Once I became privy to the Cebiche Mixto recipe, the first order of business was getting my hands on the secret ingredient to the Madre Sauce: the Peruvian yellow pepper, or aji amarillo. Yrala explained that the sauce tastes best when you buy the pepper in its pure form, cook it for a few hours, and then blend it—but it’s easier to get a paste. After a few phone calls to Latin American supermarkets in Jersey City, I was fortunate enough to be acquainted with this marvelous spice at Aqui Market (though you can buy the paste on Mercato, Instacart, and Zocalo). Think all the Scoville goodness of a habanero pepper, but with a fruity kick. 

What separates a mediocre ceviche from an outstanding one is the freshness of the fish, and this day-of-visit-to-the-fish-market requirement makes it the perfect weekend project. Yrala’s favorite fish to use is hake, but she assured me that any white fish will do. I ended up getting a piece of cod, a pound of wild shrimp (heads and tails included), and, to my delight, two squid bodies that were already stripped of their tentacles and innards. 

I should probably mention that, while I’ve always enjoyed eating seafood, I’ve never actually cooked any myself. At first the idea of working with raw fish felt like I was skipping to level 10, blindly trusting in my ability to not get anyone in my family sick. But I knew it had to be done. “You need that natural umami from the raw fish to give the ceviche flavor,” Yrala said. Now looking back, this plight of mine really just meant less work. Yrala advised me to cut the fish into small cubes, rather than big pieces. After a few minutes of simply sitting in the lime juice, the fish turned from transparent to opaque, signaling that it was cured and ready to eat. The small size of the cubes allowed for the lime to fully pass through.

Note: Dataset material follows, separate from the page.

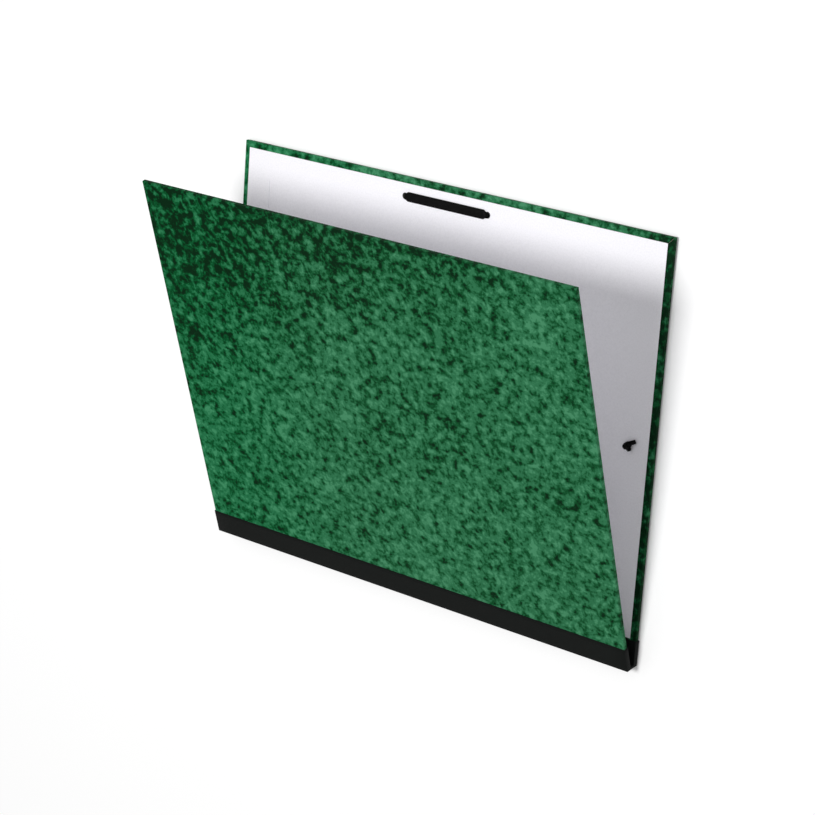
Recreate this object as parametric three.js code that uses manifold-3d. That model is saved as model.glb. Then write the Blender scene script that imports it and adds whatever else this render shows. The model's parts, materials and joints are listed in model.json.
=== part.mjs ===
// A drawing portfolio: two paper-covered boards joined along one long side by a cloth spine,
// with a flat closing elastic threaded through the rear cover.
// Millimetres, +Z up. It lies on its rear cover with the front cover raised.
import * as THREE from "three";
import { mergeVertices } from "three/addons/utils/BufferGeometryUtils.js";
import Module from "manifold-3d";

const wasm = await Module();
wasm.setup();

// Covers
const coverLength = 330; // along the spine, over the paper
const coverDepth = 260; // from the spine edge to the free edge, over the paper
const boardThickness = 2;
const paperThickness = 0.25;
const liningThickness = 0.2;
const glueGap = 0.1; // film of glue between two layers
const turnIn = 22; // paper and cloth folded over onto the inner face
const liningMargin = 4; // coloured border left round the white lining
const mitreSlit = 0.3; // open seam where two folded edges meet at a corner

// Spine
const openAngle = THREE.MathUtils.degToRad(19.5);
const coverGap = 2.4; // between the two inner faces when they lie parallel
const spineSetback = 1; // from the hinge line to the spine edge of each board
const clothThickness = 0.4;
const clothReach = 15.5; // width of the cloth that shows on each outer face
const stripReach = 16.5; // width of the inner hinge strip that shows on each inner face
const stripLap = 6; // part of the hinge strip under the lining
const stripBend = 0.5; // inner radius of the fold in the joint
const foldSteps = 5;

// Closing elastic
const elasticWidth = 6;
const elasticThickness = 0.8;
const elasticBend = 1; // centre-line radius where it dips through the cover
const barInset = 12; // from the free edge to the stretch on the inner face
const barLength = 68; // stretch that shows on the inner face, over its two holes
const barGatherLength = 5;
const holeInset = 17.5; // from each short edge
const holeHeight = 132.5; // from the spine edge
const gatheredWidth = 3.4;
const gatheredThickness = 1.1;
const gatherLength = 14;
const holeClearance = 0.4;
const bendSteps = 6;

// Knot at each end of the elastic
const knotRadius = 3;
const knotHeight = 3;
const knotSteps = 12;
const turnRadius = 1.9; // the wrapped turn, to the middle of its strand
const strandRadius = 1.05;
const turnTilt = THREE.MathUtils.degToRad(20);
const tailLength = 5.5;
const tailHeading = THREE.MathUtils.degToRad(38);
const tailRise = 0.9;

// Levels of one cover, seen from the hinge line, with the inner face up
const liningTop = -coverGap / 2;
const liningUnder = liningTop - liningThickness;
const boardTop = liningUnder - clothThickness - 2 * glueGap;
const boardUnder = boardTop - boardThickness;
const paperOutset = glueGap + paperThickness;
const paperUnder = boardUnder - paperOutset;
const foldedPaperTop = boardTop + paperOutset;
const holeRadius = gatheredWidth / 2 + holeClearance;

// Outline of one cover
const boardHalf = coverLength / 2 - paperOutset;
const spineEdge = spineSetback;
const freeEdge = spineEdge + coverDepth;
const boardEnd = freeEdge - paperOutset;
const foldInner = coverLength / 2 - turnIn;
const foldEnd = freeEdge - turnIn;
const beyond = 5; // how far a cutting body runs past what it cuts

const colours = {
  greyboard: 0x8d877b,
  marbledPaper: 0x1e643c,
  liningPaper: 0xf4f4f0,
  bookcloth: 0x17181a,
  elastic: 0x101011,
};

function finish(colour, roughness) {
  return new THREE.MeshStandardMaterial({ color: colour, roughness, metalness: 0 });
}

const materials = {
  greyboard: finish(colours.greyboard, 0.9),
  marbledPaper: finish(colours.marbledPaper, 0.55),
  liningPaper: finish(colours.liningPaper, 0.8),
  bookcloth: finish(colours.bookcloth, 0.75),
  elastic: finish(colours.elastic, 0.85),
};

// A closed three.js geometry as a solid that can be joined and cut.
function solid(geometry) {
  const bare = geometry.clone();
  bare.deleteAttribute("normal");
  bare.deleteAttribute("uv");
  const merged = mergeVertices(bare, 1e-4);
  return new wasm.Manifold(
    new wasm.Mesh({
      numProp: 3,
      vertProperties: merged.attributes.position.array,
      triVerts: new Uint32Array(merged.index.array),
    }),
  );
}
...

The shrimp and calamari, on the other hand, are meant to be boiled. I peeled the shrimp and sliced the squid bodies into thin rings (easy to do as the insides are hollow) and put those to cook as I blended up the Madre Sauce in my Nutribullet. My tolerance for spice is quite low, so I ended up using about half of the recommended amount of yellow pepper paste, and that gave me the perfect amount of heat. The shrimp and calamari were done in a few minutes and, per Yrala’s instructions, I tossed them in a bowl of ice immediately afterwards to stop the cooking process. 

After mixing all of the prepared elements into a bowl—and adding salt, chopped cilantro, and sliced red onions—it was time to make a side. The closest thing I could find to Peruvian corn, or choclo, at the supermarket was a can of hominy, a kind of corn kernel that’s soaked in alkali, making it larger in size. I was too eager to dig into my ceviche at this point, so I just warmed the kernels up in a pan with olive oil, and it turned out to be surprisingly delicious. I’d imagine that if you roasted them in the oven, you’d come pretty close to the toasted corn featured in the original Cebiche Mixto. 

If I had the chance to do things differently, I might have chosen a fish with a firmer flesh. The cod, though excellent in taste, was prone to some shredding once it entered the pool of lime. And the ceviche tasted even better when I went back to the refrigerator a few hours later for round two. So keep that in mind if you want the fish to really absorb all that the Madre Sauce has to offer, but make sure it doesn’t stand there for more than two days. Though I don’t see how it could—who wouldn’t want to feel immediately transported to a cevicheria on a Peruvian beach? 


Madre Sauce


  • 6 ounces lime juice
  • 1 pound fresh hake, cut in cubes
  • 1 pound shrimp, previously boiled
  • ½ pound calamari, previously boiled
  • 1 red onion (cut julienne style)
  • 2 small pieces of sweet potato (previously cooked)
  • Peruvian corn (cooked with a little bit of sugar)
  • toasted corn
  • kosher salt, to taste
  • chopped cilantro, for garnish


1. For the Madre Sauce, blend all the ingredients (you can add 4 ounces or so of water).
2. In a bowl, mix the fish, shrimp and calamari.
3. Add salt, Madre Sauce, lime juice, and mix.
4. Add cilantro and a couple of ice cubes, then let it rest for a few minutes (you will see that the fish gets whiter—that’s when the lime has "cooked" it).
5. Put the ceviche in the middle of the plate, julienne onions on top, sweet potato, Peruvian corn, and toasted corn on the sides.
6. If the lime mixture is too acidic, add ice. Always keep the ceviche cold (warm or room temperature is not good!) Always cook with love.